Boris: Yes, I call those match & miss :).

Jim: Are you thinking of storing representations of all primitives that would be used by your program (raw sensory data) so that comparisons might be later made against some of them?

Boris: That would be buffering, it's optional for inputs that are pruned-out, - not selected for immediate search. The same cost-benefit analysis applies, but the cost of buffering is a lot lower than that of search. This is done on all levels.

Jim: Or are the compressions going to be taken from generalizations of the variations of sensory data that commonly represent a particular event to be gauged?

Boris: Generalization is compression. There're all kinds of possible variations, - syntactic complexity of inputs is incremental, & individual variables are pruned just like multi-variable inputs.

Jim: Are comparisons going to be made against partial decompressions of previously compressed representations?

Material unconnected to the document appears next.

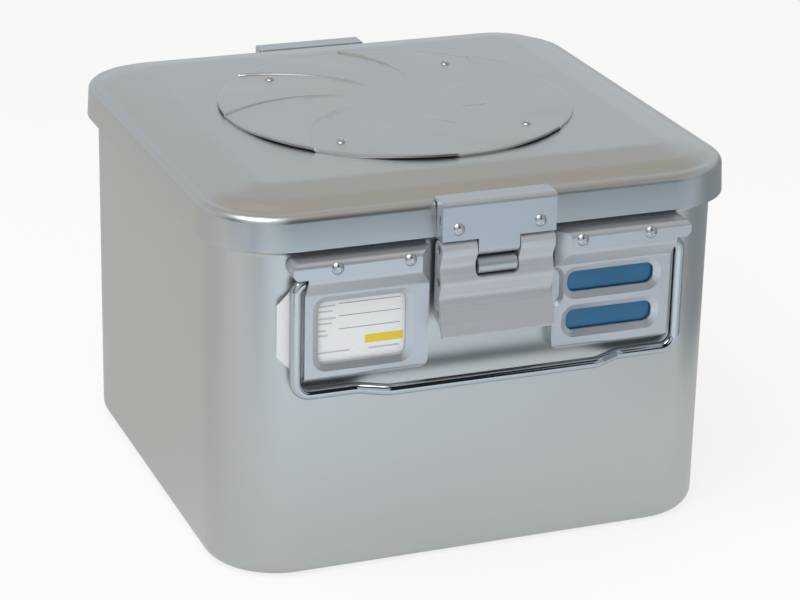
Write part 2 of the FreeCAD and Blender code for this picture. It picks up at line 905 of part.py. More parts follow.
def pivot_bar():
    """The bar behind the band: the handle's end turns in it and the rivets pass through it."""
    front = band_face + holder_sheet
    slope = (band_depth - holder_depth) / slope_height
    lean = math.sqrt(1 + slope**2)
    slope_low = band_bottom - slope_height
    bottom = bar_bottom()
    inner_skin = holder_face - slope * (bottom - slope_low) + holder_sheet * lean
    bend_height = slope_low + (holder_face + holder_sheet * lean - front) / slope
    profile = [
        (wall_face, bottom, 0),
        (inner_skin + part_gap, bottom, 0),
        (front + part_gap, bend_height, 0),
        (front, bend_height + slope_bend, 0),
        (front, band_top - holder_sheet, tray_bend),
        (wall_face, band_top - holder_sheet, 0),
    ]
    bar = bar_x(profile, bar_inner, bar_outer)
    start = Vector(handle_end_x - 2 * part_gap, handle_y, handle_pivot_height)
    finish = Vector(bar_outer, handle_y, handle_pivot_height)
    bar = bar.cut(cylinder(wire_radius + pin_clearance, start, finish))
    points = holder_rivet_points(front - part_gap)
    depth = band_depth + 2 * part_gap
    return drill(bar, points, Vector(0, 1, 0), holder_rivet_shank + drill_clearance, depth)


def handle():
    low = handle_pivot_height - handle_drop
    half = [
        (Vector(handle_end_x, handle_y, handle_pivot_height), 0),
        (Vector(handle_leg_x, handle_y, handle_pivot_height), handle_top_bend),
        (Vector(handle_leg_x, handle_y, low), handle_low_bend),
        (Vector(grip_half + grip_slant, handle_y, low), grip_bend),
        (Vector(grip_half, handle_y - grip_shift, low), grip_bend),
    ]
    other = [(Vector(-p.x, p.y, p.z), radius) for p, radius in half]
    path = Part.Wire(rounded_edges(half + other[::-1], False))
    start = half[0][0]
    section = Part.Wire(Part.makeCircle(wire_radius, start, X_AXIS))
    return path.makePipeShell([section], True, False)


def insert_height():
    return holder_bottom + holder_sheet + part_gap, bar_bottom() - part_gap


def label_card():
    low, high = insert_height()
    inner = -(holder_inner + holder_sheet + part_gap)
    tip = -card_tab_x
    outline = face_xz(
        [
            (inner, low, insert_corner),
            (inner, high, insert_end_corner),
            (tip + card_high_chamfer, high, 0.6),
            (tip, high - card_high_chamfer, 0.6),
            (tip, low + card_low_chamfer, 0.6),
            (tip + card_low_chamfer, low, 0.6),
        ],
        card_face,
    )
    return outline.extrude(Vector(0, card_thickness, 0))


def tag_plate():
    low, high = insert_height()
    inner = holder_inner + holder_sheet + part_gap
    outline = face_xz(
        [
            (inner, low, insert_corner),
            (tag_outer, low, insert_end_corner),
            (tag_outer, high, insert_end_corner),
            (inner, high, insert_end_corner),
        ],
        card_face,
    )
    return outline.extrude(Vector(0, tag_thickness, 0))


def pin(height):
    return pin_bore(height, pin_radius, latch_half - pin_inset)


def front_pieces():
    return {
        "lid_bracket": lid_bracket(),
        "bracket_rivets": bracket_rivets(),
        "latch_plate": latch_plate(),
        "hinge_pin": pin(hinge_height),
        "lock_pin": pin(lock_height),
        "catch_plate": catch_plate(),
        "catch_rivets": catch_rivets(),
        "card_holder": card_holder(),
        "tag_holder": tag_holder(),
        "card_holder_rivets": mirrored(holder_rivets()),
        "tag_holder_rivets": holder_rivets(),
        "card_side_bar": mirrored(pivot_bar()),
        "tag_side_bar": pivot_bar(),
        "label_card": label_card(),
        "tag_plate": tag_plate(),
        "handle": handle(),
    }


def all_pieces():
    pieces = {
        "base_shell": base_shell(),
        "lid_shell": lid_shell(),
        "lid_gasket": lid_gasket(),
        "vent_cover": vent_cover(),
        "vent_cover_rivets": vent_cover_rivets(),
        "filter_sheet": filter_sheet(),
        "retainer_gasket": retainer_gasket(),
        "filter_retainer": filter_retainer(),
        "retainer_post": retainer_post(),
        "retainer_knob": retainer_knob(),
    }
    for name, shape in front_pieces().items():
        pieces["front_" + name] = shape
        pieces["rear_" + name] = turned_back(shape)
    return pieces


os.makedirs("parts", exist_ok=True)
for name, shape in all_pieces().items():
    shape.exportStep(os.path.join("parts", name + ".step"))
    state = "valid" if shape.isValid() else "not valid"
    print(name, len(shape.Solids), "solids", round(shape.Volume), "mm3", state)
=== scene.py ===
import bpy
import bmesh
import json
import math
from mathutils import Matrix, Vector

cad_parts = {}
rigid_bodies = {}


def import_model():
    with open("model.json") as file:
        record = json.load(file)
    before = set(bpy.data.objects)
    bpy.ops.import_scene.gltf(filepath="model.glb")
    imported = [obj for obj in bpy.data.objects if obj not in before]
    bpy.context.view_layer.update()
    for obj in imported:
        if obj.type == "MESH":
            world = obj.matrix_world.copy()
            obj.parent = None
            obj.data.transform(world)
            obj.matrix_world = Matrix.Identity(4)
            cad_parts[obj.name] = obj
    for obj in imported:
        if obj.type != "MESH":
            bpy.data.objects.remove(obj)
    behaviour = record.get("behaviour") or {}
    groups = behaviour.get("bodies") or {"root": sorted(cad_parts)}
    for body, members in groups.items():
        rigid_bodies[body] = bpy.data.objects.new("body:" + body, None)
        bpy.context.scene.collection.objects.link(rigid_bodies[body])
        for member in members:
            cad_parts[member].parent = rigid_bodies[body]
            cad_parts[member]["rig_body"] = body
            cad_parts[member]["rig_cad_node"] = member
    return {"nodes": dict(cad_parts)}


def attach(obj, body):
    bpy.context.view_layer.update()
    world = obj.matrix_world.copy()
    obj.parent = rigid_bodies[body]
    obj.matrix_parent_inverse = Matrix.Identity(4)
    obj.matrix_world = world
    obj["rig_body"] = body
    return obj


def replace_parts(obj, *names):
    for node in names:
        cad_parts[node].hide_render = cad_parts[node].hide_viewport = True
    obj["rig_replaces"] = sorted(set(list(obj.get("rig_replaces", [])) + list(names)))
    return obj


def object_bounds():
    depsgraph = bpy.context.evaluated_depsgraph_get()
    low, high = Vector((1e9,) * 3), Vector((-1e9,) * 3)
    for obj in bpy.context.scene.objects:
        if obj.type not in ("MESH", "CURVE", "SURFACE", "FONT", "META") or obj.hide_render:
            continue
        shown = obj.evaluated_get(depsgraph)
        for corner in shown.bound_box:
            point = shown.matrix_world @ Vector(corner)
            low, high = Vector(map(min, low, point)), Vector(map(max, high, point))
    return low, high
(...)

Boris: This would be a comparison to feedback, & that's only cost-efficient if the feedback is aggregated over all inputs of higher-level search span. I call it evaluation for elevation, rather than comparison. All that & a lot more is in my intro.

Jim: You don't have to continue if you don't want to, however, I am curious about what you are talking about.

Boris: I'd love to continue, as long as we're talking substance.